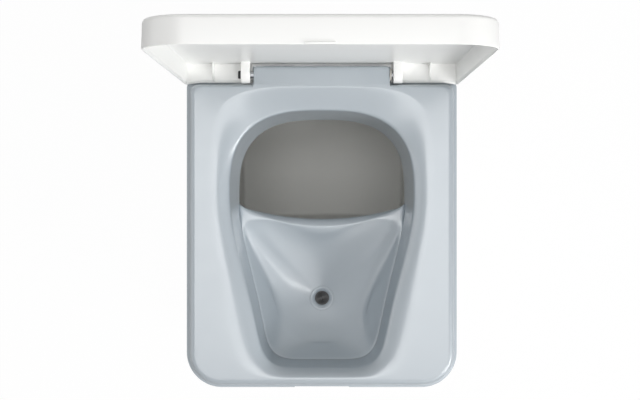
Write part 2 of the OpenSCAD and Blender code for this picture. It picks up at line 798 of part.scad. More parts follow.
// Outline of the diverter, anticlockwise from the lip's right end: the lip, then the bowl's wall at
// the same angles as the seat, so that both have the same facets
lip_n = 12;
diverter_lip = let (x = foot_at(lip_turn, -diverter_gap)[0])
    [for (i = [0:lip_n - 1]) let (u = x - 2*x*i/lip_n) [u, lip_curve(u)]];
left_turn = -180 - lip_turn;
side_angles = concat([left_turn],
    [for (t = seat_angles) if (t > left_turn && t < seat_angles[0]) t],
    [for (t = seat_angles) if (t >= seat_angles[0] && t < lip_turn) t]);
diverter_plan = concat(diverter_lip, [for (t = side_angles) foot_at(t, -diverter_gap)]);

// Share 0 is a flat circle round the drain and share 1 the outline. The height, a share of the
// basin's depth, differs between the lip and the walls.
flange_r = drain_r + 7;
flat_r = flange_r + 0.8;
lip_fade = 45;
function basin_ring(share, at_lip, at_wall) = [for (i = [0:len(diverter_plan) - 1])
    let (p = diverter_plan[i] - [0, drain_y], l = norm(p),
        q = p*((flat_r + (l - flat_r)*share)/l),
        lip = i < lip_n ? smooth((diverter_plan[0][0] - abs(p[0]))/lip_fade) : 0)
    [q[0], drain_y + q[1], drain_z + basin_depth*(at_wall + (at_lip - at_wall)*lip)]];

module diverter_bowl() {
    t = diverter_t/basin_depth;
    color(pale_blue) difference() {
        skin([
            basin_ring(0, -t, -t),
            basin_ring(0.3, 0.25 - t, 0.11 - t),
            basin_ring(0.6, 0.55 - t, 0.3 - t),
            basin_ring(0.85, 0.82 - t, 0.52 - t),
            basin_ring(0.95, 0.93 - t, 0.66 - t),
            basin_ring(1, 0.97 - t, 0.76),
            basin_ring(1, 1, 1),
            basin_ring(0.975, 1, 0.96),
            basin_ring(0.94, 0.97, 0.78),
            basin_ring(0.85, 0.86, 0.58),
            basin_ring(0.6, 0.58, 0.33),
            basin_ring(0.3, 0.27, 0.13),
            basin_ring(0.05, 0.01, 0.01),
            basin_ring(0, 0, 0)]);
        translate([0, drain_y, drain_z - 20])
            cylinder(r = drain_r + spout_wall + rest_gap, h = 40, $fn = 64);
    }
}

module drain_spout() {
    color(pale_blue) translate([0, drain_y, 0]) rotate_extrude($fn = 64) polygon([
        [drain_r, spout_foot_z], [drain_r + spout_wall, spout_foot_z],
        [drain_r + spout_wall, drain_z + 0.1], [flange_r, drain_z + 0.1],
        [flange_r, drain_z + 0.6], [drain_r + 1, drain_z + 0.6], [drain_r, drain_z - 1]]);
}

module drain_nut() {
    color(white) translate([0, drain_y, drain_z - diverter_t - 5.2]) difference() {
        cylinder(r = flange_r + 2, h = 5, $fn = 6);
        translate([0, 0, -1]) cylinder(r = drain_r + spout_wall + run_gap, h = 7, $fn = 64);
    }
}

// Slit rubber valve in the spout
module drain_valve() {
    r = drain_r - 0.05;
    color(black) translate([0, drain_y, drain_z - 7]) difference() {
        union() {
            cylinder(r = r, h = 3, $fn = 64);
            translate([0, 0, -6]) cylinder(r1 = 3, r2 = 7, h = 6.5, $fn = 64);
        }
        rotate([0, 0, 45]) translate([-5, -0.4, -7]) cube([10, 0.8, 12]);
        translate([0, 0, 1.5]) cylinder(r = r - 2, h = 2, $fn = 64);
    }
}

// ---- Lid ----

lug_x = block_half_w + lug_gap;
head_t = 4;
head_r = 5.7;
washer_r = 8.35;
washer_t = 2.5;
pin_in = 16;

module lid_pin_left() {
    color(steel) rod_x(-lug_x - lug_t - 0.3, pin_y, pin_z, pin_r, lug_t + lug_gap + pin_in + 0.3);
}
module lid_pin_head() {
    color(black) rod_x(-lug_x - lug_t - 0.3 - head_t, pin_y, pin_z, head_r, head_t);
}
module lid_pin_right() {
    color(steel) rod_x(block_half_w - pin_in, pin_y, pin_z, pin_r, pin_in + lug_gap + lug_t - 0.5);
}
module lid_pin_flange() {
    color([0.75, 0.74, 0.70]) difference() {
        rod_x(block_half_w + rest_gap, pin_y, pin_z, washer_r, washer_t);
        rod_x(block_half_w - 1, pin_y, pin_z, pin_r + run_gap, washer_t + 2);
    }
}

// The lid is drawn closed, about its pins, and turned up
lid_round = 5;
lid_corner_r = front_corner_r + lid_over;
lid_front = pin_inset - body_d - lid_over;
function lid_plan(e) = plan(half_w + lid_over - e, lid_front + e, pin_inset - e, lid_corner_r - e,
    max(2.5, 6 - e), 1, 8);

module lid_lug(x) {
    r = lid_down - 0.2;
    rod_x(x, 0, 0, r, lug_t);
    translate([x, -r, 0]) cube([lug_t, r + pin_inset - lid_wall/2, lid_up - lid_wall/2]);
    translate([x, 0, -r]) cube([lug_t, pin_inset - lid_wall/2, r + 1]);
}

module lid_gusset(x) {
    rear = pin_inset - lid_wall/2;
    up = lid_up - lid_wall/2;
    translate([x - gusset_t/2, 0, 0]) rotate([90, 0, 90]) linear_extrude(gusset_t)
        polygon([[rear, 3 - lid_down], [rear, up], [rear - 36, up]]);
}

module lid_shell() {
    w = lid_wall;
    notch = block_half_w + 2;
    color(white) translate([0, pin_y, pin_z]) rotate([-90, 0, 0]) difference() {
        union() {
            skin([
                at_z(lid_plan(w + lid_round), lid_up - w),
                at_z(lid_plan(w + lid_round*0.4), lid_up - w - lid_round*0.4),
                at_z(lid_plan(w), lid_up - w - lid_round),
                at_z(lid_plan(w), -lid_down),
                at_z(lid_plan(0), -lid_down),
                at_z(lid_plan(0.8), lid_up - lid_round),
                at_z(lid_plan(lid_round*0.4), lid_up - lid_round*0.35),
                at_z(lid_plan(lid_round), lid_up)]);
            for (s = [-1, 1]) {
                lid_lug(s > 0 ? lug_x : -lug_x - lug_t);
                lid_gusset(s*gusset_x);
            }
            translate([-lid_lip_w/2, lid_front - 1.8, -lid_down]) cube([lid_lip_w, 3, 3]);
        }
        translate([-notch, pin_inset - w - 0.1, -lid_down - 1])
            cube([2*notch, w + 1, lid_down + 1 + notch_up]);
        rod_x(-lug_x - lug_t - 1, 0, 0, pin_r + run_gap, lug_t + 2);
        rod_x(lug_x - 1, 0, 0, pin_r + run_gap, lug_t + 2);
    }
}

base_tray();
foot_pads();
base_screws();
housing_shell();
divider_panel();
solids_bin();
urine_bottle();
bottle_neck_ring();
seat_gasket();
insect_screen();
fan_frame();
fan_rotor();
vent_gasket();
vent_spigot();
vent_screws();
dc_socket();
dc_socket_nut();
fan_lead();
seat_hinge_leaves();
seat_hinge_pins();
seat_hinge_screws();
seat_deck();
hinge_block();
diverter_bowl();
drain_spout();
drain_nut();
drain_valve();
lid_pin_left();
lid_pin_head();
lid_pin_right();
lid_pin_flange();
lid_shell();
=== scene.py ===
# %% [markdown]
# # A composting toilet, seen from above
# The object is a dry toilet with a white lid, a pale blue-grey seat, a diverter basin and a bin under
# it. Its solids come from a CAD model, which is the fixed frame: every new piece sits where a CAD
# piece sits, and rides on the same body. This file makes the looks. We work in metres, and write
# sizes as millimetres times MM, because that is how a maker would give them.

import json
import math

import bmesh
import bpy
import numpy as np
from mathutils import Matrix, Vector


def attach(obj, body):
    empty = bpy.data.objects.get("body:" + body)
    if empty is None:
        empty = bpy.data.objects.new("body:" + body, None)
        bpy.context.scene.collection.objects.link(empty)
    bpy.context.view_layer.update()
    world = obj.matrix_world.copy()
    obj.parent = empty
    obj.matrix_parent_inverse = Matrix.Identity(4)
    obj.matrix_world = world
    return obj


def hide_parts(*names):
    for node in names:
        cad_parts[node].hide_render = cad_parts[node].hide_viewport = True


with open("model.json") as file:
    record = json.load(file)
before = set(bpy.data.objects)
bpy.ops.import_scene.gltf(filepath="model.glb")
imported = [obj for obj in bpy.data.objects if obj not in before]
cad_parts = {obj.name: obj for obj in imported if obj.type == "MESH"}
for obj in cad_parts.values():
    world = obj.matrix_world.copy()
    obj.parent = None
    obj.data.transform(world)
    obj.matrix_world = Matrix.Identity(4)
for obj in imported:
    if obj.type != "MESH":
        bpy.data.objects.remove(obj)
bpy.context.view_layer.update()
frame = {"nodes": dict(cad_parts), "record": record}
MM = 0.001
NODES = frame["nodes"]

# %% [markdown]
# ## The camera
# The photograph was taken from straight above with a fairly long lens. Two things fix such a camera:
# where vertical lines seem to meet, which is right under it, and how fast things shrink with depth.
# The open lid and the bowl's wall give both. The meeting point lies a little off the frame's middle,
# so the lens is shifted by that little, and the camera itself looks exactly down.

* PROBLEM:
Write down exactly the span of lines above from the one containing "base_tray();" to the one containing "obj.matrix_parent_inverse = Matrix.Identity(4)", both ends included.

* ANSWER TO THIS PROBLEM:
base_tray();
foot_pads();
base_screws();
housing_shell();
divider_panel();
solids_bin();
urine_bottle();
bottle_neck_ring();
seat_gasket();
insect_screen();
fan_frame();
fan_rotor();
vent_gasket();
vent_spigot();
vent_screws();
dc_socket();
dc_socket_nut();
fan_lead();
seat_hinge_leaves();
seat_hinge_pins();
seat_hinge_screws();
seat_deck();
hinge_block();
diverter_bowl();
drain_spout();
drain_nut();
drain_valve();
lid_pin_left();
lid_pin_head();
lid_pin_right();
lid_pin_flange();
lid_shell();
=== scene.py ===
# %% [markdown]
# # A composting toilet, seen from above
# The object is a dry toilet with a white lid, a pale blue-grey seat, a diverter basin and a bin under
# it. Its solids come from a CAD model, which is the fixed frame: every new piece sits where a CAD
# piece sits, and rides on the same body. This file makes the looks. We work in metres, and write
# sizes as millimetres times MM, because that is how a maker would give them.

import json
import math

import bmesh
import bpy
import numpy as np
from mathutils import Matrix, Vector


def attach(obj, body):
    empty = bpy.data.objects.get("body:" + body)
    if empty is None:
        empty = bpy.data.objects.new("body:" + body, None)
        bpy.context.scene.collection.objects.link(empty)
    bpy.context.view_layer.update()
    world = obj.matrix_world.copy()
    obj.parent = empty
    obj.matrix_parent_inverse = Matrix.Identity(4)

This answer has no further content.